Robert Hancock wrote:
> Mark Lord wrote:
>> Michael Ellerman wrote:
>>> On Tue, 2009-01-20 at 20:02 -0800, Grant Grundler wrote:
>> ..
..
>>> The kernel shouldn't let you enable MSI if that's the case, ie.
>>> pci_enable_msi() should fail.
>> ..
>> Exactly.  So it shouldn't be that, then.
>>
>>> It might still be worth looking at the quirks though, in case there's
>>> one for a previous revision of your bridge or something.
>>>
>>>> 3) Make sure MMIO ranges for 0xfee00000 are routed to local APIC
>>>>    ie each bridge needs to route that address somehow (negative decode
>>>> is common for upstream).
>>>> 4) manually trigger the MSI by doing a MMIO write to the correct
>>>> 0xfee00000 address with the assigned vector in order to see if your
>>>> interrupt handler gets called.
>>>
>>> And can you plug something directly into the PCIe bus?

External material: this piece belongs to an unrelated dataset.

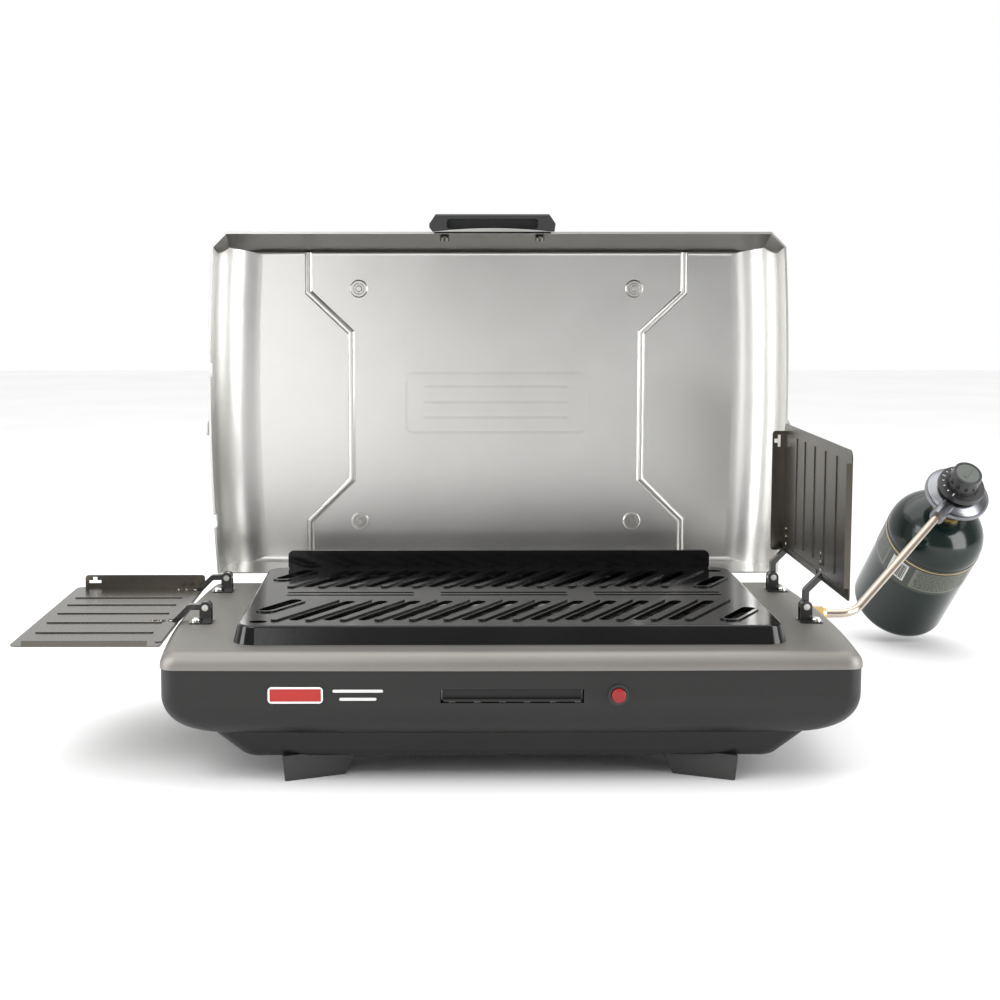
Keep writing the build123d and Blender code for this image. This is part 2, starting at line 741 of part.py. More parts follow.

If so does MSI
>>> work on that?
>> ..
>>
>> Yup.  PCIe cards have no problem with MSI in that box.
>>
>> More later..
> 
> What kind of PCI-X bridge does that machine have? I know some AMD 
> HyperTransport to PCI-X bridges have broken MSI, but those should be 
> blacklisted already in the kernel..
..

Okay, I'm back looking at this now.  In the interim, the box has undergone
a complete re-install, and I think the original boot logs are gone for good.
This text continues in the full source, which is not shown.